For my MSc, I have written a paper discussing women's political empowerment, looking for ways gender quotas could be legislated to “fast track” increases in women's symbolic representation in the Ghanaian national parliament. Looking back, it's clear I’m naturally drawn to social stratification and inequality studies. These are justice issues but they are also issues borne out of culture, that is, the way of life of a people.
Mostly, what we forget to appreciate is the fact that every social system is a creation of culture. Systems such as how family and marriage are organized, systems of parenting and socialization, economic participation, chieftaincy, religion, health-seeking habits, human rights, peace-building systems, etc. are all cultural creations. They are the evolved aspects of how people have acted
and interacted over time, with some aspects of these actions and interactions evolving to achieve a certain permanence (fitness), which was achieved through unconscious processes.
Moreso, democracy itself as a form of organizing government and politics as practiced here is a cultural creation borrowed and superimposed on the Ghanaian socio-political system that may not have developed or evolved well enough to contain its ideal principles and general tenets. This is obvious when you think of the family as a miniature society where all the forms of social institutions are learned, practiced, internalized, and passed on.
Where democracy is borrowed (adopted) from and thrives, these societies also have very liberal parenting and ka bi na me nka bi family leadership regimes. The point is that when there is no practice of democracy within the family unit (micro), there cannot be any substantive practice of democracy at the observed (macro) societal level. The social forces of action and interaction must
incrementally develop to imbibe that democratic ethos.
The reflections are the same on the reality and practice of a cultural shift in gender equality (G.E). For G.E. to thrive, the gap between the gendered cultural conceptions of what is “man” and “woman” and the attendant role expectations must be consciously reduced at all levels of social life. As is presently the case, it is one of the AU Agenda 2063 wishes to “aspire that by 2063, Africa
shall have an entrenched and flourishing culture of human rights, democracy, gender equality, inclusion, and peace.” (See AU Agenda 2063, Aspiration 4(34), also 3(28), 6(49-52)).
Culture, however, cannot be so legislated; as earlier alluded to, it is an unconscious creation or byproduct birthed out of the everyday action and interaction of a people.
Its creation, however, can be consciously conditioned through advanced social policy engineering spearheaded by the socialization effort of the state directed at the powerful agents of socialization, including the schools, media, religion, the family unit, etc. In this way, the expectations of gender roles will be
systematically targeted, reorientated, abolished, and progressively substituted by a more gender-equal way of thinking, feeling, and acting (doing), which becomes a normal reality/way of life for all.
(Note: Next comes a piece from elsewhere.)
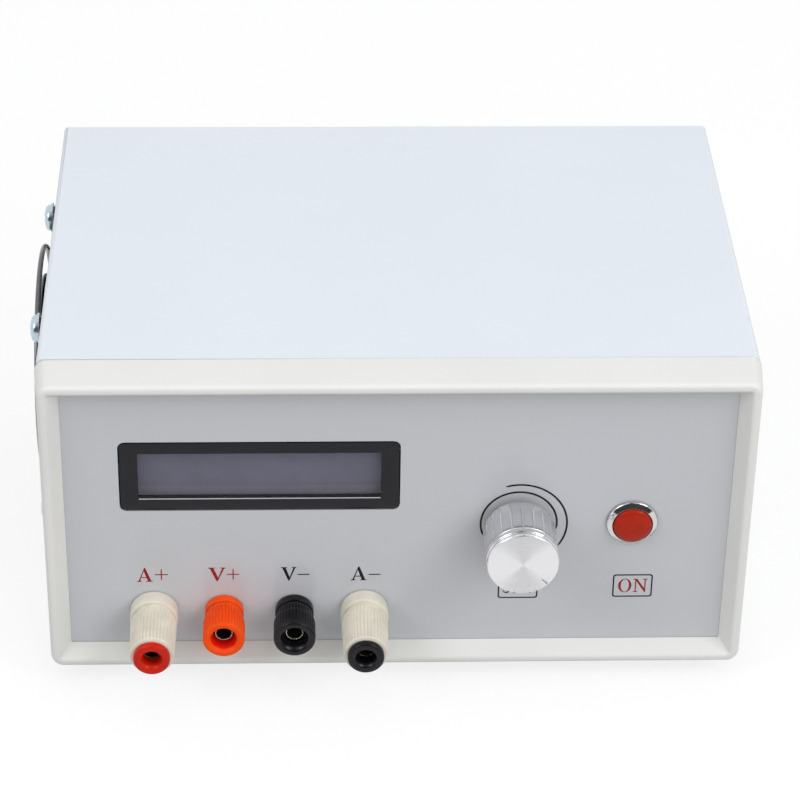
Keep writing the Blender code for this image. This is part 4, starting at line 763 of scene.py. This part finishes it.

Consequently, equality of the genders will progressively become the normal “entrenched” way of life of the majority of the population. These are the processes you observe in societies like Sweden, where equality of the genders is lived and experienced in real time in all aspects of social life. It is ubiquitous how both genders in Sweden today enjoy practically equal rights and opportunities and share the same responsibilities in all areas of life. This is how to move G.E. from the conference talk shops to the hearts and minds of the larger population.
Today, it is all excitement with the final passing of the Affirmative Action (Gender Equality) Bill, 2024, which at best seeks “voluntary” buy-in to progressively achieve 50% gender equality across several organizations and sectors such as the Public Services, Security Services, Judiciary, Parliament, Political Parties, Trade Unions and private Private Sector organizations by 2030 within the general aspirations of the UN Agenda 2030 Sustainable Development Goals.
Parliament passing the bill, however, is just the first step towards achieving a truly gender-equal society beyond token representation.